From the listing that follows, extract every line and set it down unaltered.

[start of EXTRACTED DATA]

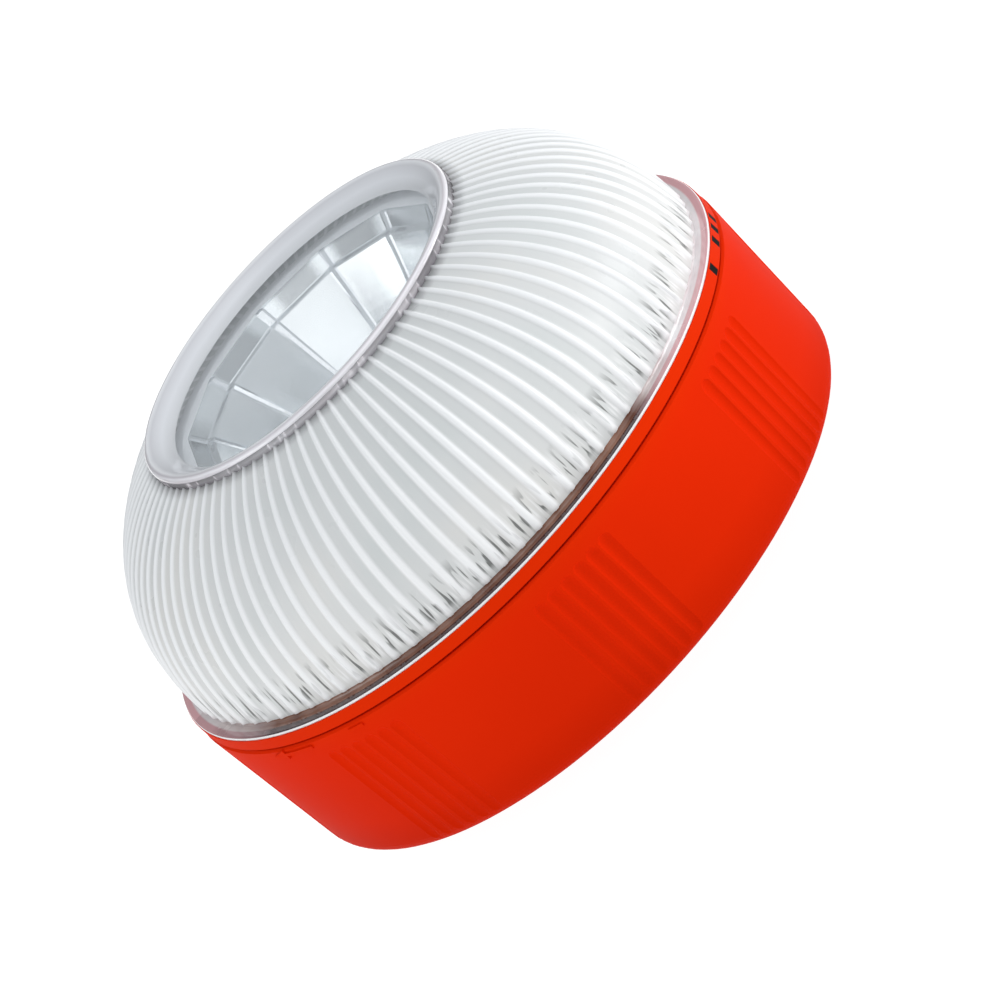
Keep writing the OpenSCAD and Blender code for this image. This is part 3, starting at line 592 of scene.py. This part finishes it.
def build_reflector_skin():
    """Twelve flat facets a tier, a narrow raised seam between neighbours, a ledge and
    a shallow upper band, laid just inside the moulded bowl."""
    z_step = Z_REFL - 1.8
    low = []
    for i in range(15):
        u = 0.02 + 0.98 * i / 14
        low.append((4.0 + (REFL_R - 2.15 - 4.0) * u ** 0.6, 29.2 + (z_step - 29.4) * u))
    prof = low + [(REFL_R - 1.95, z_step - 0.1), (REFL_R - 1.45, z_step + 0.02),
                  (REFL_R - 1.3, z_step + 0.12), (REFL_R - 0.32, Z_REFL - 0.12),
                  (REFL_R - 0.1, Z_REFL + 0.06), (REFL_R + 0.35, Z_REFL + 0.30),
                  (REFL_R + 1.7, Z_REFL + 0.36)]
    step = 360 / SECTORS
    seam = 1.8
    cols = []
    for k in range(SECTORS):
        a = PHASE + k * step
        cols += [(a - seam, 0.0), (a - seam * 0.45, 0.17), (a + seam * 0.45, 0.17), (a + seam, 0.0)]
        cols += [(a + step * t, 0.0) for t in (0.25, 0.5, 0.75)]
    half = math.radians(step / 2)
    rows = []
    for n, (r, z) in enumerate(prof):
        row = []
        for deg, lift in cols:
            off = math.radians((deg - PHASE) % step) - half
            flat = r * math.cos(half) / math.cos(off)
            if n >= len(prof) - 3:
                lift = 0.0
            if n >= len(prof) - 2:
                flat = r
            rr = flat - lift - 0.03
            row.append((rr * math.cos(math.radians(deg)), rr * math.sin(math.radians(deg)), z))
        rows.append(row)
    columns = len(cols)
    front = [v for row in rows for v in row]
    back = [(x * (1 + 0.1 / math.hypot(x, y)), y * (1 + 0.1 / math.hypot(x, y)), z - 0.05)
            for x, y, z in front]
    faces = loft(rows, columns, False)
    faces += [tuple(len(front) + i for i in reversed(f)) for f in faces]
    top = (len(rows) - 1) * columns
    for j in range(columns):
        k = (j + 1) % columns
        faces.append((j, len(front) + j, len(front) + k, k))
        faces.append((top + k, len(front) + top + k, len(front) + top + j, top + j))

    def pick(i, c):
        deg = (math.degrees(math.atan2(c.y, c.x)) - PHASE) % step
        if c.z > Z_REFL - 0.02:
            return 3
        if min(deg, step - deg) < seam * 1.05:
            return 0
        return 2 if c.z > z_step + 0.1 else 1

    piece("reflector_facets", front + back, faces,
          ["mirror", "tier_low", "tier_high", "frost"], "head", pick,
          smooth=False)


build_lens()
build_window()
build_reflector_skin()


# ---------------------------------------------------------------- stage
def build_stage():
    me = bpy.data.meshes.new("floor")
    half = 6.0
    me.from_pydata([(-half, -half, 0), (half, -half, 0), (half, half, 0), (-half, half, 0)],
                   [], [(0, 1, 2, 3)])
    ob = bpy.data.objects.new("floor", me)
    bpy.context.scene.collection.objects.link(ob)
    s = Shader("pale_floor")
    n = s.noise(3.0, 2.0)
    s.join(s.ramp(n, "Fac", [(0.2, (0.17, 0.17, 0.17)), (0.8, (0.20, 0.20, 0.20))]),
           "Color", s.p, "Base Color")
    s.set(Roughness=0.9, Specular_IOR_Level=0.1, Emission_Color=(1, 1, 1, 1),
          Emission_Strength=0.97)
    me.materials.append(s.m)


def area(name, loc, target, size, power):
    """A rectangular studio lamp; size is its width and height in metres."""
    li = bpy.data.lights.new(name, "AREA")
    li.shape = "RECTANGLE"
    li.size, li.size_y = size
    li.energy = power
    ob = bpy.data.objects.new(name, li)
    ob.location = loc
    ob.rotation_euler = (Vector(target) - Vector(loc)).to_track_quat("-Z", "Y").to_euler()
    bpy.context.scene.collection.objects.link(ob)


def build_world():
    w = bpy.data.worlds.new("studio")
    bpy.context.scene.world = w
    w.use_nodes = True
    t = w.node_tree
    t.nodes.clear()
    out = t.nodes.new("ShaderNodeOutputWorld")
    bg = t.nodes.new("ShaderNodeBackground")
    # a pale grey studio that is darker low down in front
    co = t.nodes.new("ShaderNodeTexCoord")
    sep = t.nodes.new("ShaderNodeSeparateXYZ")
    t.links.new(co.outputs["Generated"], sep.inputs["Vector"])

    def ramp(source, stops):
        n = t.nodes.new("ShaderNodeValToRGB")
        e = n.color_ramp.elements
        while len(e) < len(stops):
            e.new(0.5)
        for el, (pos, v) in zip(e, stops):
            el.position = pos
            el.color = (v * 0.98, v, v * 1.02, 1.0)
        t.links.new(source, n.inputs["Fac"])
        return n.outputs["Color"]

    def axis(name):
        n = t.nodes.new("ShaderNodeMapRange")
        n.inputs["From Min"].default_value = -1.0
        t.links.new(sep.outputs[name], n.inputs["Value"])
        return n.outputs["Result"]

    up = ramp(axis("Z"), [(0.0, 0.38), (0.5, 0.57), (0.66, 0.66), (0.8, 0.82), (1.0, 1.0)])
    front = ramp(axis("Y"), [(0.0, 0.55), (0.22, 0.80), (0.45, 0.95), (0.7, 0.56), (1.0, 0.36)])
    both = t.nodes.new("ShaderNodeMix")
    both.data_type = "RGBA"
    both.blend_type = "MULTIPLY"
    both.inputs[0].default_value = 1.0
    t.links.new(up, both.inputs[6])
    t.links.new(front, both.inputs[7])
    t.links.new(both.outputs[2], bg.inputs["Color"])
    bg.inputs["Strength"].default_value = 1.08
    t.links.new(bg.outputs["Background"], out.inputs["Surface"])


def build_camera():
    cam = bpy.data.cameras.new("camera")
    cam.lens = 329.6
    cam.sensor_width = 36.0
    cam.clip_start = 0.05
    cam.clip_end = 50.0
    ob = bpy.data.objects.new("camera", cam)
    right = Vector((0.675016, -0.269422, -0.686852))
    up = Vector((0.737803, 0.246494, 0.628401))
    back = Vector((0.0, -0.930942, 0.365168))
    m = Matrix((right, up, back)).transposed().to_4x4()
    m.translation = Vector((0.00061, -0.93494, 0.3845))
    ob.matrix_world = m
    bpy.context.scene.collection.objects.link(ob)
    bpy.context.scene.camera = ob


build_stage()
build_world()
build_camera()
# name, place, what it faces, size in metres, power in watts
for lamp in [
        ("top", (0.1, 0.15, 1.2), (0, 0, 0.03), (0.5, 0.5), 0.35),
        ("right", (1.25, -0.22, 0.16), (0, 0, 0.015), (0.8, 0.3), 6.6),
        ("right_high", (1.17, -0.2, 0.55), (0, 0, 0.045), (0.6, 0.4), 0.9),
        ("front", (-0.05, -0.98, 0.80), (0, 0, 0.045), (0.9, 0.5), 1.6),
        ("left", (-1.1, -0.3, 0.35), (0, 0, 0.03), (0.6, 0.6), 1.8),
]:
    area(*lamp)
bpy.context.scene.view_settings.view_transform = "Standard"
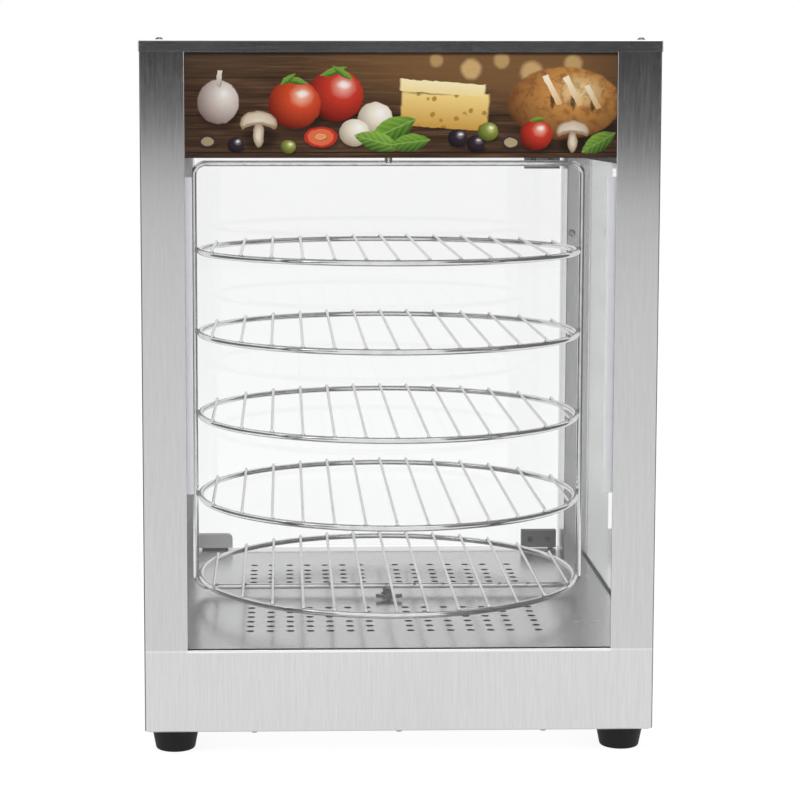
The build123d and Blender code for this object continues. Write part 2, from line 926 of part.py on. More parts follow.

[end of EXTRACTED DATA]

SOLUTION TO THIS TASK:
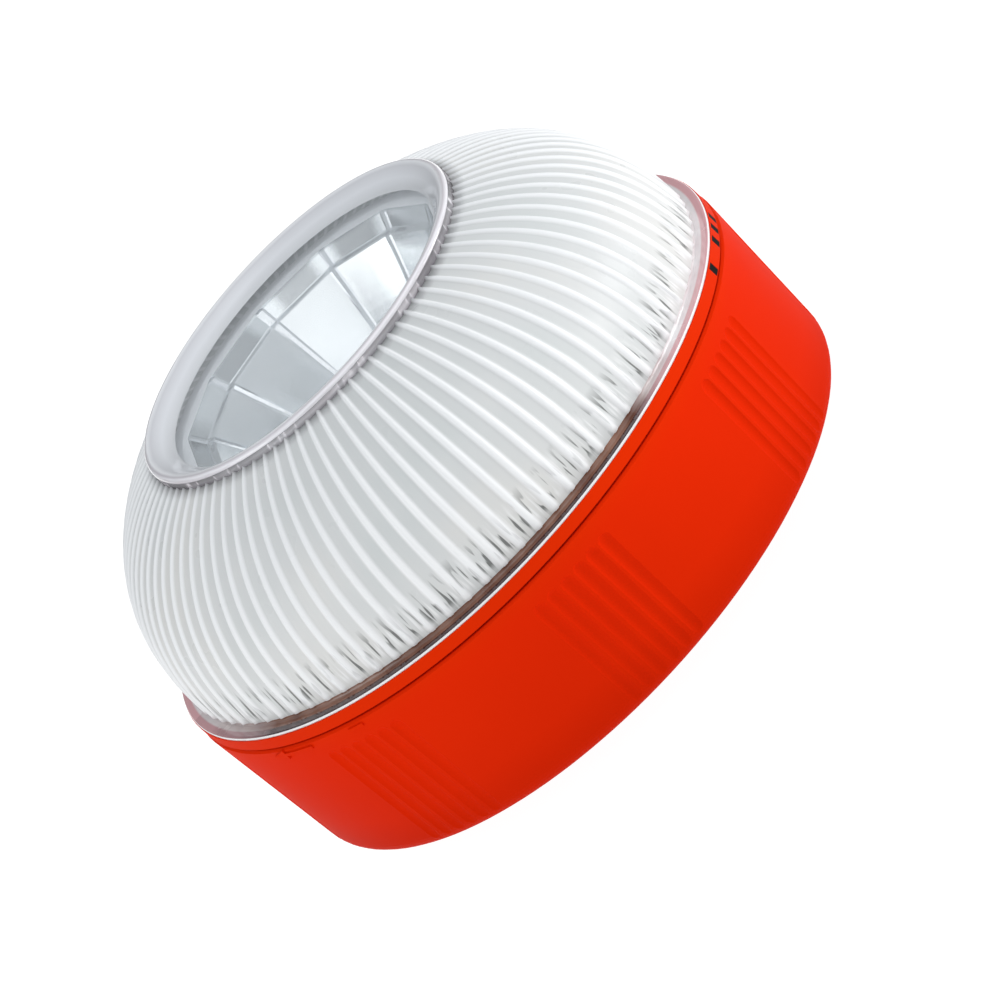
Keep writing the OpenSCAD and Blender code for this image. This is part 3, starting at line 592 of scene.py. This part finishes it.
def build_reflector_skin():
    """Twelve flat facets a tier, a narrow raised seam between neighbours, a ledge and
    a shallow upper band, laid just inside the moulded bowl."""
    z_step = Z_REFL - 1.8
    low = []
    for i in range(15):
        u = 0.02 + 0.98 * i / 14
        low.append((4.0 + (REFL_R - 2.15 - 4.0) * u ** 0.6, 29.2 + (z_step - 29.4) * u))
    prof = low + [(REFL_R - 1.95, z_step - 0.1), (REFL_R - 1.45, z_step + 0.02),
                  (REFL_R - 1.3, z_step + 0.12), (REFL_R - 0.32, Z_REFL - 0.12),
                  (REFL_R - 0.1, Z_REFL + 0.06), (REFL_R + 0.35, Z_REFL + 0.30),
                  (REFL_R + 1.7, Z_REFL + 0.36)]
    step = 360 / SECTORS
    seam = 1.8
    cols = []
    for k in range(SECTORS):
        a = PHASE + k * step
        cols += [(a - seam, 0.0), (a - seam * 0.45, 0.17), (a + seam * 0.45, 0.17), (a + seam, 0.0)]
        cols += [(a + step * t, 0.0) for t in (0.25, 0.5, 0.75)]
    half = math.radians(step / 2)
    rows = []
    for n, (r, z) in enumerate(prof):
        row = []
        for deg, lift in cols:
            off = math.radians((deg - PHASE) % step) - half
            flat = r * math.cos(half) / math.cos(off)
            if n >= len(prof) - 3:
                lift = 0.0
            if n >= len(prof) - 2:
                flat = r
            rr = flat - lift - 0.03
            row.append((rr * math.cos(math.radians(deg)), rr * math.sin(math.radians(deg)), z))
        rows.append(row)
    columns = len(cols)
    front = [v for row in rows for v in row]
    back = [(x * (1 + 0.1 / math.hypot(x, y)), y * (1 + 0.1 / math.hypot(x, y)), z - 0.05)
            for x, y, z in front]
    faces = loft(rows, columns, False)
    faces += [tuple(len(front) + i for i in reversed(f)) for f in faces]
    top = (len(rows) - 1) * columns
    for j in range(columns):
        k = (j + 1) % columns
        faces.append((j, len(front) + j, len(front) + k, k))
        faces.append((top + k, len(front) + top + k, len(front) + top + j, top + j))

    def pick(i, c):
        deg = (math.degrees(math.atan2(c.y, c.x)) - PHASE) % step
        if c.z > Z_REFL - 0.02:
            return 3
        if min(deg, step - deg) < seam * 1.05:
            return 0
        return 2 if c.z > z_step + 0.1 else 1

    piece("reflector_facets", front + back, faces,
          ["mirror", "tier_low", "tier_high", "frost"], "head", pick,
          smooth=False)


build_lens()
build_window()
build_reflector_skin()


# ---------------------------------------------------------------- stage
def build_stage():
    me = bpy.data.meshes.new("floor")
    half = 6.0
    me.from_pydata([(-half, -half, 0), (half, -half, 0), (half, half, 0), (-half, half, 0)],
                   [], [(0, 1, 2, 3)])
    ob = bpy.data.objects.new("floor", me)
    bpy.context.scene.collection.objects.link(ob)
    s = Shader("pale_floor")
    n = s.noise(3.0, 2.0)
    s.join(s.ramp(n, "Fac", [(0.2, (0.17, 0.17, 0.17)), (0.8, (0.20, 0.20, 0.20))]),
           "Color", s.p, "Base Color")
    s.set(Roughness=0.9, Specular_IOR_Level=0.1, Emission_Color=(1, 1, 1, 1),
          Emission_Strength=0.97)
    me.materials.append(s.m)


def area(name, loc, target, size, power):
    """A rectangular studio lamp; size is its width and height in metres."""
    li = bpy.data.lights.new(name, "AREA")
    li.shape = "RECTANGLE"
    li.size, li.size_y = size
    li.energy = power
    ob = bpy.data.objects.new(name, li)
    ob.location = loc
    ob.rotation_euler = (Vector(target) - Vector(loc)).to_track_quat("-Z", "Y").to_euler()
    bpy.context.scene.collection.objects.link(ob)


def build_world():
    w = bpy.data.worlds.new("studio")
    bpy.context.scene.world = w
    w.use_nodes = True
    t = w.node_tree
    t.nodes.clear()
    out = t.nodes.new("ShaderNodeOutputWorld")
    bg = t.nodes.new("ShaderNodeBackground")
    # a pale grey studio that is darker low down in front
    co = t.nodes.new("ShaderNodeTexCoord")
    sep = t.nodes.new("ShaderNodeSeparateXYZ")
    t.links.new(co.outputs["Generated"], sep.inputs["Vector"])

    def ramp(source, stops):
        n = t.nodes.new("ShaderNodeValToRGB")
        e = n.color_ramp.elements
        while len(e) < len(stops):
            e.new(0.5)
        for el, (pos, v) in zip(e, stops):
            el.position = pos
            el.color = (v * 0.98, v, v * 1.02, 1.0)
        t.links.new(source, n.inputs["Fac"])
        return n.outputs["Color"]

    def axis(name):
        n = t.nodes.new("ShaderNodeMapRange")
        n.inputs["From Min"].default_value = -1.0
        t.links.new(sep.outputs[name], n.inputs["Value"])
        return n.outputs["Result"]

    up = ramp(axis("Z"), [(0.0, 0.38), (0.5, 0.57), (0.66, 0.66), (0.8, 0.82), (1.0, 1.0)])
    front = ramp(axis("Y"), [(0.0, 0.55), (0.22, 0.80), (0.45, 0.95), (0.7, 0.56), (1.0, 0.36)])
    both = t.nodes.new("ShaderNodeMix")
    both.data_type = "RGBA"
    both.blend_type = "MULTIPLY"
    both.inputs[0].default_value = 1.0
    t.links.new(up, both.inputs[6])
    t.links.new(front, both.inputs[7])
    t.links.new(both.outputs[2], bg.inputs["Color"])
    bg.inputs["Strength"].default_value = 1.08
    t.links.new(bg.outputs["Background"], out.inputs["Surface"])


def build_camera():
    cam = bpy.data.cameras.new("camera")
    cam.lens = 329.6
    cam.sensor_width = 36.0
    cam.clip_start = 0.05
    cam.clip_end = 50.0
    ob = bpy.data.objects.new("camera", cam)
    right = Vector((0.675016, -0.269422, -0.686852))
    up = Vector((0.737803, 0.246494, 0.628401))
    back = Vector((0.0, -0.930942, 0.365168))
    m = Matrix((right, up, back)).transposed().to_4x4()
    m.translation = Vector((0.00061, -0.93494, 0.3845))
    ob.matrix_world = m
    bpy.context.scene.collection.objects.link(ob)
    bpy.context.scene.camera = ob


build_stage()
build_world()
build_camera()
# name, place, what it faces, size in metres, power in watts
for lamp in [
        ("top", (0.1, 0.15, 1.2), (0, 0, 0.03), (0.5, 0.5), 0.35),
        ("right", (1.25, -0.22, 0.16), (0, 0, 0.015), (0.8, 0.3), 6.6),
        ("right_high", (1.17, -0.2, 0.55), (0, 0, 0.045), (0.6, 0.4), 0.9),
        ("front", (-0.05, -0.98, 0.80), (0, 0, 0.045), (0.9, 0.5), 1.6),
        ("left", (-1.1, -0.3, 0.35), (0, 0, 0.03), (0.6, 0.6), 1.8),
]:
    area(*lamp)
bpy.context.scene.view_settings.view_transform = "Standard"
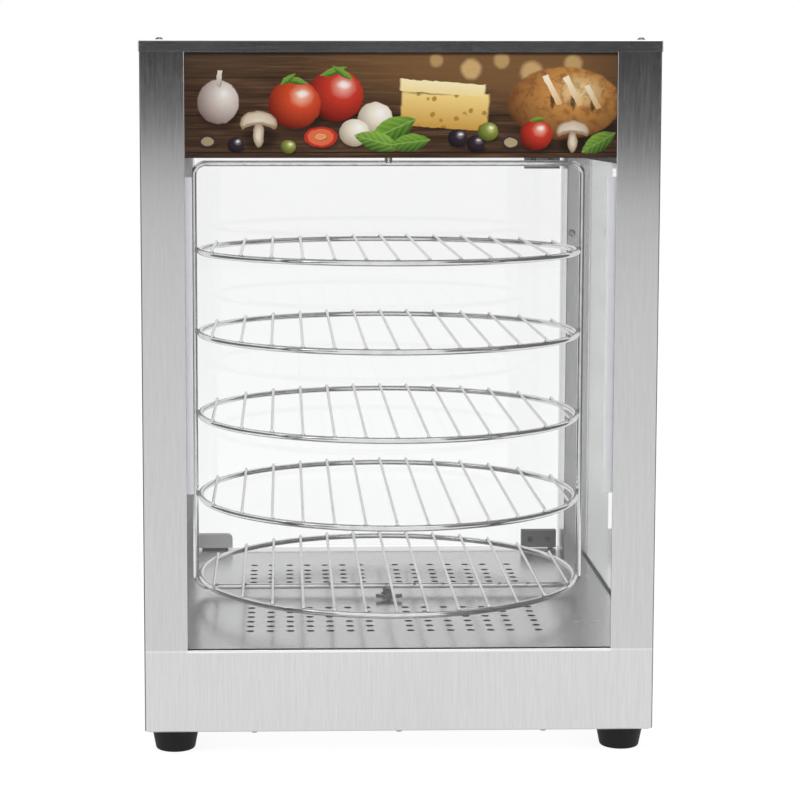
The build123d and Blender code for this object continues. Write part 2, from line 926 of part.py on. More parts follow.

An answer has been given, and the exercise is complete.